Repeat exactly the stretch of lines from the line containing "Model this object" through the line containing "# z is 0, as", both included, and nothing else.
--- Start Extracted records ---
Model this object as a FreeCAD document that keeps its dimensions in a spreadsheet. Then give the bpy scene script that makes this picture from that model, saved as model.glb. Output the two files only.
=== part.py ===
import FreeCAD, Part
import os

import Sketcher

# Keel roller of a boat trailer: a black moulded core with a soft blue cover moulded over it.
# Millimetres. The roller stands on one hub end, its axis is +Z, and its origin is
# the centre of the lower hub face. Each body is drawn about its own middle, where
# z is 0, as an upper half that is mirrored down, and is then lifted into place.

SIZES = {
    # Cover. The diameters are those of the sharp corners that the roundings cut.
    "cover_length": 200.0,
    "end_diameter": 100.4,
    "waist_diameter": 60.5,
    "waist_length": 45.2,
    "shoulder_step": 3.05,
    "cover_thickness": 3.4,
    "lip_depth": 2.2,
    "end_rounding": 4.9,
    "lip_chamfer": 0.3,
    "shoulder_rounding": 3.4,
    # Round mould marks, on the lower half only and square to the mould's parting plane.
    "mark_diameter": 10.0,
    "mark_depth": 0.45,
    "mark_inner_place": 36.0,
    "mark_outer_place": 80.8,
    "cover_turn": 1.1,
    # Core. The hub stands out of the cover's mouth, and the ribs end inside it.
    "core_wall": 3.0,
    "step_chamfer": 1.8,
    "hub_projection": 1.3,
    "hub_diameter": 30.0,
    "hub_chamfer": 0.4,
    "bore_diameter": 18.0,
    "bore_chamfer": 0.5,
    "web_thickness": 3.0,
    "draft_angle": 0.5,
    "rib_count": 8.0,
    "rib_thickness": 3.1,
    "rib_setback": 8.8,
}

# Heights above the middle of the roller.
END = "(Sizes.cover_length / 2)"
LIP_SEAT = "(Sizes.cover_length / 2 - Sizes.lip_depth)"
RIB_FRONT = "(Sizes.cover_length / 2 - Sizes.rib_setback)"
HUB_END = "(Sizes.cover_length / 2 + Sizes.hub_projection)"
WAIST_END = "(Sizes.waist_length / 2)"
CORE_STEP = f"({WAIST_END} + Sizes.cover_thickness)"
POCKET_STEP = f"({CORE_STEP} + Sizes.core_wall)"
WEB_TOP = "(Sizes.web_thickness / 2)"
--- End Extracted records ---
--- Start Extracted records ---
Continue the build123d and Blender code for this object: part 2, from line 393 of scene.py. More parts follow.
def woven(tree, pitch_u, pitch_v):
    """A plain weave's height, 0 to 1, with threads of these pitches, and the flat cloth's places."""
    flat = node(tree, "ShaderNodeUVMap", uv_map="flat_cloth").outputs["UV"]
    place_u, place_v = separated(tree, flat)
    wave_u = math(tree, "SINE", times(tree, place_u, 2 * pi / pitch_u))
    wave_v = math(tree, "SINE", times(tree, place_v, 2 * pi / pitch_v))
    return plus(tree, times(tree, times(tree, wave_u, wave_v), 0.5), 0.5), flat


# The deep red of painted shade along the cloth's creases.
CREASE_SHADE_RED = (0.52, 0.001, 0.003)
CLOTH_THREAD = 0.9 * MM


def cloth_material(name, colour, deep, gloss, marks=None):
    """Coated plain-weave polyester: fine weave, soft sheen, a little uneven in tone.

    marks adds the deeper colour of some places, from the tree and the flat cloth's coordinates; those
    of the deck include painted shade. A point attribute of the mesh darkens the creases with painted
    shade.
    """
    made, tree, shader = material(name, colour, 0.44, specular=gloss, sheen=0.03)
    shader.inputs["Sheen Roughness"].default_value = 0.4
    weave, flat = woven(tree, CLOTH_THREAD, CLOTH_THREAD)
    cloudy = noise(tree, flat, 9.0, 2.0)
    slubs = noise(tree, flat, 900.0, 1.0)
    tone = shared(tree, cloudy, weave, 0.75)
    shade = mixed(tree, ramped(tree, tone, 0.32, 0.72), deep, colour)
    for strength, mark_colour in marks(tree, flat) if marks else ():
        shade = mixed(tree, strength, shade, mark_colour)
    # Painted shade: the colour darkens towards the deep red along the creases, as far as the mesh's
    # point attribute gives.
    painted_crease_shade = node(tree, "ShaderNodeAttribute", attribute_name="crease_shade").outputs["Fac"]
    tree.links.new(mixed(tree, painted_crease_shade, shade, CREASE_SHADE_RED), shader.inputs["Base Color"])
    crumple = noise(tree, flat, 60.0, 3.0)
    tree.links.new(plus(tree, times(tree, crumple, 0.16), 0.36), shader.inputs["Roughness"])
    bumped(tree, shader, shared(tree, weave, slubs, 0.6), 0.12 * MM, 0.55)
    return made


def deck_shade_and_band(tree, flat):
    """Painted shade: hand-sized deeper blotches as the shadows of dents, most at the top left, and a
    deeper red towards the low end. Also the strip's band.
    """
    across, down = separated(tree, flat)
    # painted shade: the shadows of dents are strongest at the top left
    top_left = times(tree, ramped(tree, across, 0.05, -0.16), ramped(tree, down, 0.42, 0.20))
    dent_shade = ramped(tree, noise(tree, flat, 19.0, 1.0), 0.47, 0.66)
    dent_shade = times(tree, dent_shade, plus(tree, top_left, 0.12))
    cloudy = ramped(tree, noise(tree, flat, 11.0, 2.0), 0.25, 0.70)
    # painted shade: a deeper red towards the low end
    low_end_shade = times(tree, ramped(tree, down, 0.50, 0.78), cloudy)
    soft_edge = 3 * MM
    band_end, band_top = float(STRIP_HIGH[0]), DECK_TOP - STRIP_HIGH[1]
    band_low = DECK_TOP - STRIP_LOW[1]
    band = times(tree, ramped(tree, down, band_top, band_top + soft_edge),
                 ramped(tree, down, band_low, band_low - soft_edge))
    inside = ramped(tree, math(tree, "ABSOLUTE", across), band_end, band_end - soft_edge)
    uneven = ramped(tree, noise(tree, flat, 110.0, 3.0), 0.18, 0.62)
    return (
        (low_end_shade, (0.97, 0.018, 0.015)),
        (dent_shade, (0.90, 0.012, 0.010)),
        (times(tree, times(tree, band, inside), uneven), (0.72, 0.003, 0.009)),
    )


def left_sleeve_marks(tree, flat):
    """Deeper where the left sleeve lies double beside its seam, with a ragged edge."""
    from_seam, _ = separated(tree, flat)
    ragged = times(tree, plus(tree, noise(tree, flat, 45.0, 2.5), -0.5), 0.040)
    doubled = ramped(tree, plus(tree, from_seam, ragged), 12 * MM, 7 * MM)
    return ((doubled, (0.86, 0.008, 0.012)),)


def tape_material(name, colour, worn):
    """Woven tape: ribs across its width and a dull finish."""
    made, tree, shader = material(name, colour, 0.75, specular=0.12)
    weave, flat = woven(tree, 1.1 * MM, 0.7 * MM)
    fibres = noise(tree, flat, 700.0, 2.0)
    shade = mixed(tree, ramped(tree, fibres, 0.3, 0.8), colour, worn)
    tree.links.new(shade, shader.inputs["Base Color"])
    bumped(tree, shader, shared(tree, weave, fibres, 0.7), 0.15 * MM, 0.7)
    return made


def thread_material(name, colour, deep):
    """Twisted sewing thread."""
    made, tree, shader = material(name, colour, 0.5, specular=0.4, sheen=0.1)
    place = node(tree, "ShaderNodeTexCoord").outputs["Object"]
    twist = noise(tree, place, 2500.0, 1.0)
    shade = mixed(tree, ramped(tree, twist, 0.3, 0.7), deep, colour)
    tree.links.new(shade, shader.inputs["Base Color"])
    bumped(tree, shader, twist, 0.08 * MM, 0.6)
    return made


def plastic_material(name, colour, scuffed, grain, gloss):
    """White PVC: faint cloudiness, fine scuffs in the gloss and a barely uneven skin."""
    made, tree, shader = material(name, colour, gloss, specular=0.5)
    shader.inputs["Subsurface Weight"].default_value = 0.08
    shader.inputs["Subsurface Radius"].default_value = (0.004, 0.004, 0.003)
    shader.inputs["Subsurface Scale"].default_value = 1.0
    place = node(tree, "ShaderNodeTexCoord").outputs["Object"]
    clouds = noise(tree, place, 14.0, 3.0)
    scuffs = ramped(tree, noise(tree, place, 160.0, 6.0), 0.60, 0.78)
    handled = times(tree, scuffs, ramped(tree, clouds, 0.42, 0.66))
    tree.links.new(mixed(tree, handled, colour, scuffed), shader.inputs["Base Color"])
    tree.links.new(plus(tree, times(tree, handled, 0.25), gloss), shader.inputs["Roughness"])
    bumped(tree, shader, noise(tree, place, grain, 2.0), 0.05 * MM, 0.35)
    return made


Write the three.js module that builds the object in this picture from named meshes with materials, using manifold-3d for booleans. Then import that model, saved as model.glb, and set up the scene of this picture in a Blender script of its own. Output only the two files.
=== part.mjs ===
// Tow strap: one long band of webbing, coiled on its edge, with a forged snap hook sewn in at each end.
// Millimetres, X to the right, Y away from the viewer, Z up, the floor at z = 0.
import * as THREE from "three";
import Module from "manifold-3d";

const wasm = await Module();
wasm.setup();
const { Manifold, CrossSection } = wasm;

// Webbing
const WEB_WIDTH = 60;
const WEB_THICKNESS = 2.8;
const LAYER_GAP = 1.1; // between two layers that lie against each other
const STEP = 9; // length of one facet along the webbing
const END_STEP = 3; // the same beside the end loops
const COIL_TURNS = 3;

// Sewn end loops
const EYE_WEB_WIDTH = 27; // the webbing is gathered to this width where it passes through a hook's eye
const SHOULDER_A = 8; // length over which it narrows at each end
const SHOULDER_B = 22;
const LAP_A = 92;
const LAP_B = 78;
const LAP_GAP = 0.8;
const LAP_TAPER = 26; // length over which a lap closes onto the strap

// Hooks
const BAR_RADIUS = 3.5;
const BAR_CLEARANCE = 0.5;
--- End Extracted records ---
--- Start Extracted records ---
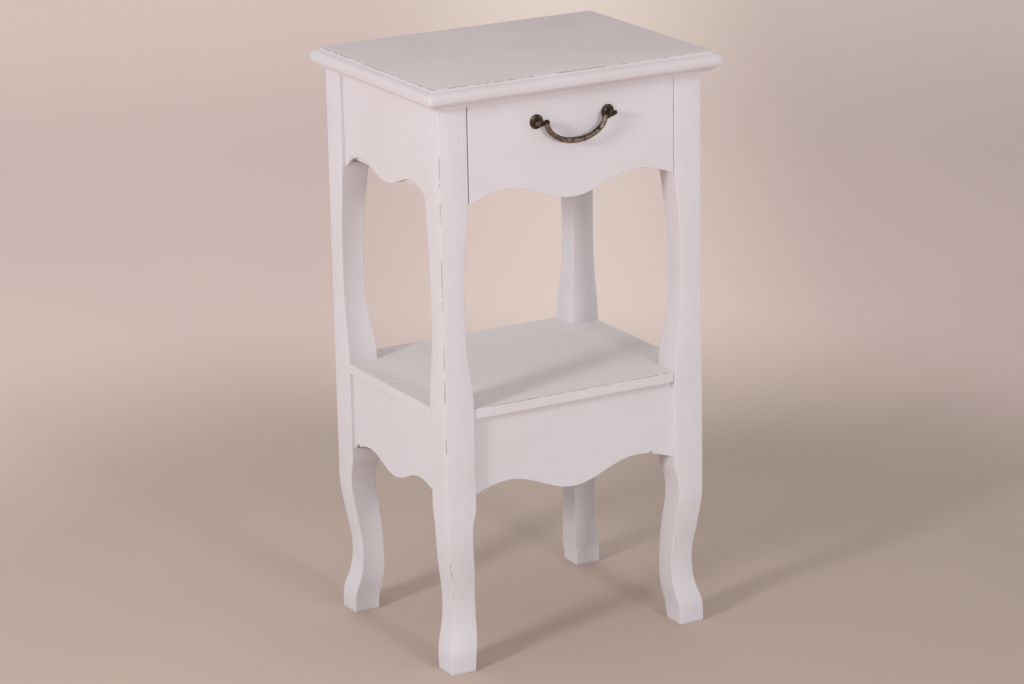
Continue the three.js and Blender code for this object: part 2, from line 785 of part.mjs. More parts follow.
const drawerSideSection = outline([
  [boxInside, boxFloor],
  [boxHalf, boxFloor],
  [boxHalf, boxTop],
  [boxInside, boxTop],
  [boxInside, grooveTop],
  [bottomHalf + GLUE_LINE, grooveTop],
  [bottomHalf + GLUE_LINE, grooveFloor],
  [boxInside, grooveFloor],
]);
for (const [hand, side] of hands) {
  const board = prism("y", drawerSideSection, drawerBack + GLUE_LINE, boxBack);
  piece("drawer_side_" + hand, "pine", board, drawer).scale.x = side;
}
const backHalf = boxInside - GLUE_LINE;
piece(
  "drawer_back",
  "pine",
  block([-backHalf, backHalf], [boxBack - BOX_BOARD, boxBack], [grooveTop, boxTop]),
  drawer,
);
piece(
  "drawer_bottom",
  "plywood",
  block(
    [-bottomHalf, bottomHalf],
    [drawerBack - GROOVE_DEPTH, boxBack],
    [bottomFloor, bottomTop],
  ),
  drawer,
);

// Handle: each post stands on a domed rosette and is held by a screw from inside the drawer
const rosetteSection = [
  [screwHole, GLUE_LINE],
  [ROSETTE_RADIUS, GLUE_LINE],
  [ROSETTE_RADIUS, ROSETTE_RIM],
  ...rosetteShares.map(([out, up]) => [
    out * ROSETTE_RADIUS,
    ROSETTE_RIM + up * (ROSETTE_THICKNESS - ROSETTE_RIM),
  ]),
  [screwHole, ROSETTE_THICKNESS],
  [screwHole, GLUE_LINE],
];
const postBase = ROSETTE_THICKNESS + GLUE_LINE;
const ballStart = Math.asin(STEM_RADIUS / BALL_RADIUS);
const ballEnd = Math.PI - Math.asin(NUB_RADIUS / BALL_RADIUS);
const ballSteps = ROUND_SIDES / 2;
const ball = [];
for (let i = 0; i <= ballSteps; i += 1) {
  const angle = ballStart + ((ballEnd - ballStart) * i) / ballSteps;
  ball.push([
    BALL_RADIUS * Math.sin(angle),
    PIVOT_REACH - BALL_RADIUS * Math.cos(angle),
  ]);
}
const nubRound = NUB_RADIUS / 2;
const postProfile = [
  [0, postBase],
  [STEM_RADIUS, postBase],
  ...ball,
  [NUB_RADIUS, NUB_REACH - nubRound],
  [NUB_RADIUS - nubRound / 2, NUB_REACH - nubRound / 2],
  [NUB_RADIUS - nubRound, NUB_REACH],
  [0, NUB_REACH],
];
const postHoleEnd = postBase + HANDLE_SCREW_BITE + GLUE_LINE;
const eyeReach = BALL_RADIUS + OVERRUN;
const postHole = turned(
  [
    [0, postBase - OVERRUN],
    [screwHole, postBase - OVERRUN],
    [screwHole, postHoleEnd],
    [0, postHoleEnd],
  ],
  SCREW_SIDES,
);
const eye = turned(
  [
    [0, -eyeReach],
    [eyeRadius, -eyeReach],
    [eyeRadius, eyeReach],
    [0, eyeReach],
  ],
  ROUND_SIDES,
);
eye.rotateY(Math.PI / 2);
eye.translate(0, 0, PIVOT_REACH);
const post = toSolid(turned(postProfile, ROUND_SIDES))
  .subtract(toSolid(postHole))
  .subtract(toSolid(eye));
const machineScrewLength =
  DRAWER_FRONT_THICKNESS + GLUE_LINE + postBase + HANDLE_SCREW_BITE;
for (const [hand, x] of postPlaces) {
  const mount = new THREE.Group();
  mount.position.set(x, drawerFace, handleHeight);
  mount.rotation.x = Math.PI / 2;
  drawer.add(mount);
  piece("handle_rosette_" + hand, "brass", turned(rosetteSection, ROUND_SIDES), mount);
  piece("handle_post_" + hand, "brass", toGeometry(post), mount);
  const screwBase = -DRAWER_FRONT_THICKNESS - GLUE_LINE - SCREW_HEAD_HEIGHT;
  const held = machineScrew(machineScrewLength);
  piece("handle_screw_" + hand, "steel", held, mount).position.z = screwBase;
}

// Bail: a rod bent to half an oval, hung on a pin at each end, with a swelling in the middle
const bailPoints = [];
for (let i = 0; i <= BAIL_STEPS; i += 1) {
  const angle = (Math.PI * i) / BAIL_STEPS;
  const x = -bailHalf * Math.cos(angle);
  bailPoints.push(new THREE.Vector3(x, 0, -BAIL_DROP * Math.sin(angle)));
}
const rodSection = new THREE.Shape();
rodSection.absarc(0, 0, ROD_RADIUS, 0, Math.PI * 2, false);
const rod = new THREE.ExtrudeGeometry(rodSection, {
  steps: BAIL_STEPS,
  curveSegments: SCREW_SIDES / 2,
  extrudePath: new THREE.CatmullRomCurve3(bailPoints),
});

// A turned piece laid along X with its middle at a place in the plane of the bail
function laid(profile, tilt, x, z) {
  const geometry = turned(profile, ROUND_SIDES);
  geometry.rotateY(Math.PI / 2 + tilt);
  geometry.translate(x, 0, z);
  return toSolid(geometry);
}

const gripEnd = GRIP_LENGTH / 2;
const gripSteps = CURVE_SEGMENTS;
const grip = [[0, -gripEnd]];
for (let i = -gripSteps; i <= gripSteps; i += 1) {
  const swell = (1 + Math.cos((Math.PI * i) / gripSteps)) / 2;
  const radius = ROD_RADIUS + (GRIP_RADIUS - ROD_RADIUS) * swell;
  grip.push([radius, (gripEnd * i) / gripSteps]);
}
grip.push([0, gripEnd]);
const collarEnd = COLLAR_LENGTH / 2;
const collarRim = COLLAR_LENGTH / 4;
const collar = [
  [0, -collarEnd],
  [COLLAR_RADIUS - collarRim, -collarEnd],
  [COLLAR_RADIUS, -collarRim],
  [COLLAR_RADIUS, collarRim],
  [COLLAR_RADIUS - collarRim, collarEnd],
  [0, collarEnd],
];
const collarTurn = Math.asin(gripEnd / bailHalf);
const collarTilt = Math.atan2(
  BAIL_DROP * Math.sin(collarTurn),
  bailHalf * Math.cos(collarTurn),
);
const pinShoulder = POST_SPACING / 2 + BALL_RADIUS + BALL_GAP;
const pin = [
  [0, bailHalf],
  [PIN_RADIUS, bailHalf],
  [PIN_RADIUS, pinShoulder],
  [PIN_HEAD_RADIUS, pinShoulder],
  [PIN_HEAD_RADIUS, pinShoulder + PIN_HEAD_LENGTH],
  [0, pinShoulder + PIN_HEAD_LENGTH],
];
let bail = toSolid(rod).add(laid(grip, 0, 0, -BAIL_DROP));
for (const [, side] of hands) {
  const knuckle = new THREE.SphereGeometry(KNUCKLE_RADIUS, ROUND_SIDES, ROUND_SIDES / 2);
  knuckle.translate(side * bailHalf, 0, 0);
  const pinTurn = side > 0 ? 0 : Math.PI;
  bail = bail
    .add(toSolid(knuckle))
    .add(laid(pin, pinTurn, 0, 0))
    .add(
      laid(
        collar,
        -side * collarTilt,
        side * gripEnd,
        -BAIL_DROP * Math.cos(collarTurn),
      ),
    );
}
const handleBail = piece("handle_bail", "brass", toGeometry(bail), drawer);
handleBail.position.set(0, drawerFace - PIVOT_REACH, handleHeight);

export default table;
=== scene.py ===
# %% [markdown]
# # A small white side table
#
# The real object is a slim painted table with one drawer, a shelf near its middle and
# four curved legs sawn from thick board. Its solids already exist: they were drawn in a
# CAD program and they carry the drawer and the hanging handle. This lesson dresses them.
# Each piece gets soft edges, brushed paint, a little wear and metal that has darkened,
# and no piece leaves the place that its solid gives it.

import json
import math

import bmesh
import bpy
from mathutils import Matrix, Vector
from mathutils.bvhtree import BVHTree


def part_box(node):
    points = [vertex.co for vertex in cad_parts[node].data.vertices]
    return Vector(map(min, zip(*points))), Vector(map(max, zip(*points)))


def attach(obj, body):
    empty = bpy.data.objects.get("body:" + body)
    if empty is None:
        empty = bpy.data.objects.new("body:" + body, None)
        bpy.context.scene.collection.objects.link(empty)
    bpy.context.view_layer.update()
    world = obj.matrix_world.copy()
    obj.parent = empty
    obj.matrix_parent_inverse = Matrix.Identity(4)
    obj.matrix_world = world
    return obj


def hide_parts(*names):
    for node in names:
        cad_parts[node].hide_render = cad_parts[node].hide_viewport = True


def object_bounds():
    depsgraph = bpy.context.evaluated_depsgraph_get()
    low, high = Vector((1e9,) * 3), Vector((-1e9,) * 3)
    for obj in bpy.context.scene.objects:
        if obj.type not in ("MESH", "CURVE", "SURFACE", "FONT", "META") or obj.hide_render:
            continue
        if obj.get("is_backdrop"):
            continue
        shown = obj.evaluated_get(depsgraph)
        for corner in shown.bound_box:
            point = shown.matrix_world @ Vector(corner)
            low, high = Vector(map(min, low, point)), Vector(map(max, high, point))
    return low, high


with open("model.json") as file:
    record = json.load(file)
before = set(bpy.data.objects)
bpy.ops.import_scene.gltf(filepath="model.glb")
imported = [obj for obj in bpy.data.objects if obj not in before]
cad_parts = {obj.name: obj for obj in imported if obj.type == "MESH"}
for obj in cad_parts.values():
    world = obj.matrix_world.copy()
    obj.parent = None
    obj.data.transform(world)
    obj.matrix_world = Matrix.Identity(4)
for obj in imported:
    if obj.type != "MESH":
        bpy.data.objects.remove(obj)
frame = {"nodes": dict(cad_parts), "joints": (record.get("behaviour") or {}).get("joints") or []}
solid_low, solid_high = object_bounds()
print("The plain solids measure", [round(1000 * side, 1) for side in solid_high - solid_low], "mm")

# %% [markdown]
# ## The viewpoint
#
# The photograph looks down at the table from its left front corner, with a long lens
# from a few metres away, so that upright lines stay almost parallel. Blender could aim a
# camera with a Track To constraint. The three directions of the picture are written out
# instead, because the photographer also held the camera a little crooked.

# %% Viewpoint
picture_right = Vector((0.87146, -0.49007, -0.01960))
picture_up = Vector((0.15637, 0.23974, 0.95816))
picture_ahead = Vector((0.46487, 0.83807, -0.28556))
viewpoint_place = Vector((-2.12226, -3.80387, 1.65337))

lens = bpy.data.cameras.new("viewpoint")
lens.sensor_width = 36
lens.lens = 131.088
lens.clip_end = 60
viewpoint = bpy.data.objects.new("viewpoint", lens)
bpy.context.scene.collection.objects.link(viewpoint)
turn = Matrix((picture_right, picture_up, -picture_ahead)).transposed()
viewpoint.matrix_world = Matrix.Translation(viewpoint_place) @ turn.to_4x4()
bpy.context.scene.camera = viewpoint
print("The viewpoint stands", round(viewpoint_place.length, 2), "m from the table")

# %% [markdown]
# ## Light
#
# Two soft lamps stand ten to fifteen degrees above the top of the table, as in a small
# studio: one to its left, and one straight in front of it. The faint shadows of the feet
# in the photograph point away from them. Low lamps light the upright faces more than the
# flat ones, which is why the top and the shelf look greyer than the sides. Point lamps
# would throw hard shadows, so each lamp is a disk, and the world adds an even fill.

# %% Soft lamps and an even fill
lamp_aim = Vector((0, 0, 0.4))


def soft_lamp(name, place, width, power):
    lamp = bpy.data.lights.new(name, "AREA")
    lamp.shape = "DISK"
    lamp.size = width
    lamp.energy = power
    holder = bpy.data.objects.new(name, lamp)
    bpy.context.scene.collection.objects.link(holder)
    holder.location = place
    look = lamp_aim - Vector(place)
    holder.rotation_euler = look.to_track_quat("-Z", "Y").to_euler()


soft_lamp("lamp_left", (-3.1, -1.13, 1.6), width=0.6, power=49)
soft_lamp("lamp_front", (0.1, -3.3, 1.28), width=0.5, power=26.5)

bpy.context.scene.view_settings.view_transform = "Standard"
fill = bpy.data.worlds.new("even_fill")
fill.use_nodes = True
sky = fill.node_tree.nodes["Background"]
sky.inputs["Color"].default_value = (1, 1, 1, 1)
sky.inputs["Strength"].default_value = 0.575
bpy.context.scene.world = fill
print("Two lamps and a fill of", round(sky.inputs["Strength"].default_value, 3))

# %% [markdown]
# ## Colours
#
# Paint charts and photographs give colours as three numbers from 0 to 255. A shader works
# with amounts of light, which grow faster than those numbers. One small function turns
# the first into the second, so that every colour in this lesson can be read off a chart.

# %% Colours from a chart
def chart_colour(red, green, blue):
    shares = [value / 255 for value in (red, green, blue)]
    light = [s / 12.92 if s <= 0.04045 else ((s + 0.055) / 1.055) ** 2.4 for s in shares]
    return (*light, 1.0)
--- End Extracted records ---
Result for this exercise →
Model this object as a FreeCAD document that keeps its dimensions in a spreadsheet. Then give the bpy scene script that makes this picture from that model, saved as model.glb. Output the two files only.
=== part.py ===
import FreeCAD, Part
import os

import Sketcher

# Keel roller of a boat trailer: a black moulded core with a soft blue cover moulded over it.
# Millimetres. The roller stands on one hub end, its axis is +Z, and its origin is
# the centre of the lower hub face. Each body is drawn about its own middle, where
# z is 0, as an upper half that is mirrored down, and is then lifted into place.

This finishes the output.